Large Language Models (LLMs) & Metadata
- assigned: soloshelby, priscilla
- contact: bonfacem
- keywords: gnsoc, LLMs, metadata
Integrate an LLM Q&A system into gn.genenetwork.org
This development will be done in stages:
- [X] 1 - get API access to FahamuAI GeneNetwork Q&A system
- [X] 2 - create local python Flask sandbox
- [X] 3 - build placeholder UI
- [-] 3.5 - integrate FahamuAI API into placeholder
- [-] 4 - create UI for Q&A window that fits into current GN framework
- [ ] 5 - create CI/CD tests for new module
- [ ] 6 - integrate new functionality into GN1 & GN2
Add GN metadata
- [ ] export GN RDF triples
- [ ] convert data of triples into plain English sentences
- [ ] submit triples-based sentences to Q&A LLM
- [ ] submit RDF metadata to an Oracle to support Q&A system truthfulness
Set up system update protocol
These are all living systems that must be kept up-to-date.
GN is consistently being used for research and we are improving its design and functionality to make this statement perpetually true.
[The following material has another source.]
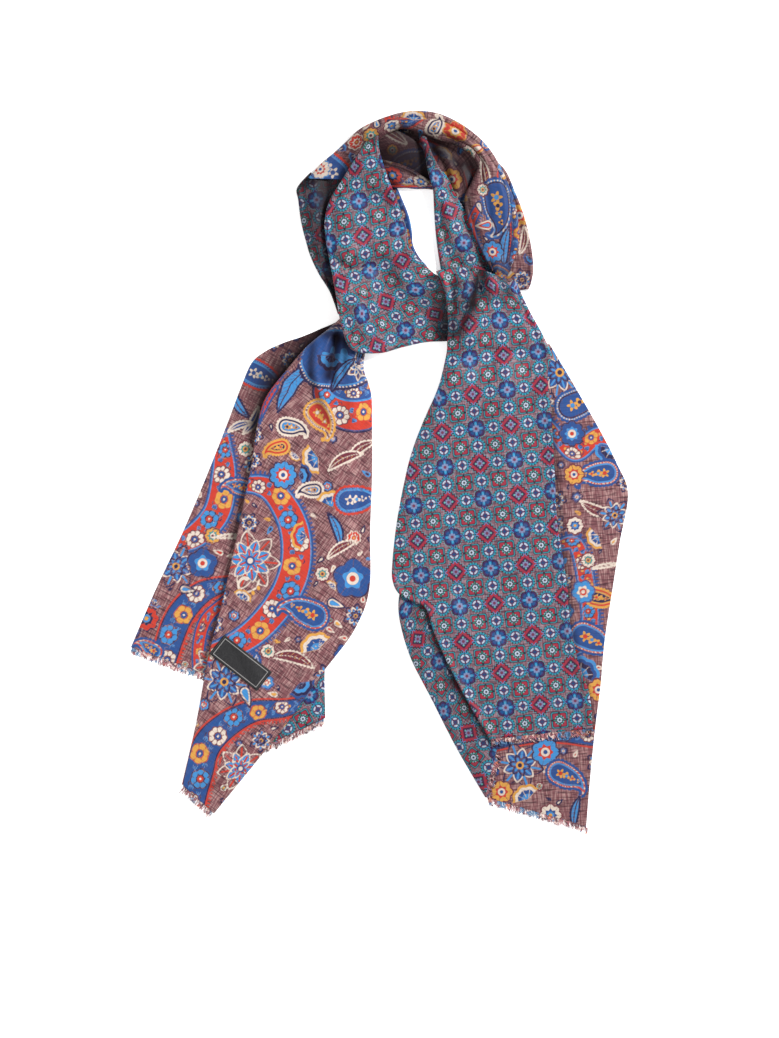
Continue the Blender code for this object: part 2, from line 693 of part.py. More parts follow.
def addLabel(cloth, look):
    """A woven label, made from the points of the layer it is sewn on, moved out."""
    along = np.array([math.cos(labelTurn), math.sin(labelTurn)])
    across = np.array([-along[1], along[0]])
    u = np.linspace(-labelLength / 2, labelLength / 2, labelPoints[0])
    v = np.linspace(labelWidth / 2, -labelWidth / 2, labelPoints[1])
    place = np.array(labelCentre) + u[:, None, None] * along + v[None, :, None] * across
    away = np.linalg.norm(place[:, :, None] - cloth[..., :2].reshape(-1, 2), axis=-1)
    weight = 1 / (away**4 + nearestCloth)
    heights = (weight * cloth[..., 2].ravel()).sum(-1) / weight.sum(-1)
    heights = np.maximum(heights, heights.mean())
    raised = heights + wall / 2 + labelGap + labelThickness / 2
    return addWall("label", withHeight(place, raised), look, labelThickness)


def build():
    for old in list(bpy.data.objects):
        bpy.data.objects.remove(old)
    ground = Ground()
    paisley = (0.22, 0.105, 0.09)
    foulard = (0.24, 0.10, 0.11)
    thread = (0.30, 0.17, 0.17)

    leftTail, leftHems, front = buildLeftTail(ground)
    addWall("left_tail", leftTail, material("paisley_silk_left", paisley))
    rightBack, rightHems = buildRightBack(ground)
    addWall("right_tail_back", rightBack, material("paisley_silk_right", paisley))

    # Stations along, points across, folded at the left and right, and how softly it lies.
    stretches = (
        ("right_tail_front", rightFrontRows, 30, 9, (True, False), 8, (), foulard),
        ("neck_left_under", leftUnderRows, 14, 5, (True, False), 5, (), foulard),
        ("neck_outer_right", outerRightRows, 12, 5, (False, True), 5, (), paisley),
        ("neck_front_under", frontUnderRows, 10, 3, (False, True), 5, (), paisley),
        ("neck_inner", innerRows, 14, 5, (False, False), 5, (), paisley),
        ("neck_flap", flapRows, 8, 6, (False, False), 5, (), paisley),
        ("neck_inner_fold", innerFoldRows, 8, 5, (True, True), 3, (), paisley),
        ("neck_right_strip", rightStripRows, 14, 5, (True, False), 6, (), foulard),
        ("neck_arch", archRows, 30, 7, (False, True), 8, (), paisley),
        ("neck_front_band", frontBandRows, 26, 10, (True, True), 12, frontBandCreases, foulard),
        ("knot", knotRows, 14, 11, (True, True), 12, knotCreases, foulard),
    )
    for name, rows, stations, across, folded, softly, creases, colour in stretches:
        grid, end = ribbon(ground, rows, stations, across, folded, softly, creases)
        addWall(name, grid, material("silk_" + name, colour))
        if name == "right_tail_front":
            rightHems["front"] = end

    # Only the part of each cut end that shows has its fringe.
    ends = (
        ("fringe_left_back", leftHems["back"], (0, 0.44)),
        ("fringe_left_middle", leftHems["middle"], (0, 0.55)),
        ("fringe_left_front", leftHems["front"], (0, 1)),
        ("fringe_right_back", rightHems["back"], (0, 1)),
        ("fringe_right_pleat", rightHems["pleat"], (0, 0.34)),
        ("fringe_right_front", rightHems["front"], (0, 1)),
    )
    for name, hem, shown in ends:
        addFringe(name, ground, hem, shown, material("threads_" + name, thread, 0.7))

    addLabel(front, material("woven_label", (0.012, 0.012, 0.014), 0.6))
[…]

In order to keep the Q&A system up-to-date we must:
- [ ] create protocol to get new publications
- [ ] query web for new publications utilizing GN
- [ ] pull links to the newly found documents
- [ ] acquire the documents
- [ ] process documents for LLM
The National Library of Medicine's PubMed is a National Institute of Health system that is one of the most widely used resources for researchers found
PubMed is consistently updated by the NIH, so we must build a script to:
- [ ] poll its API on a regular basis
- [ ] download new citations,
- [ ] parse citations and metadata for input into LLM
- [ ] upload new data into LLM
By ensuring up-to-date information about the main information sources for the GeneNetwork Q&A system, the system grows with the knowledgebase.
Add functionality that allows someone to submit documentation to the system, which is added after being reviewed by a specialist.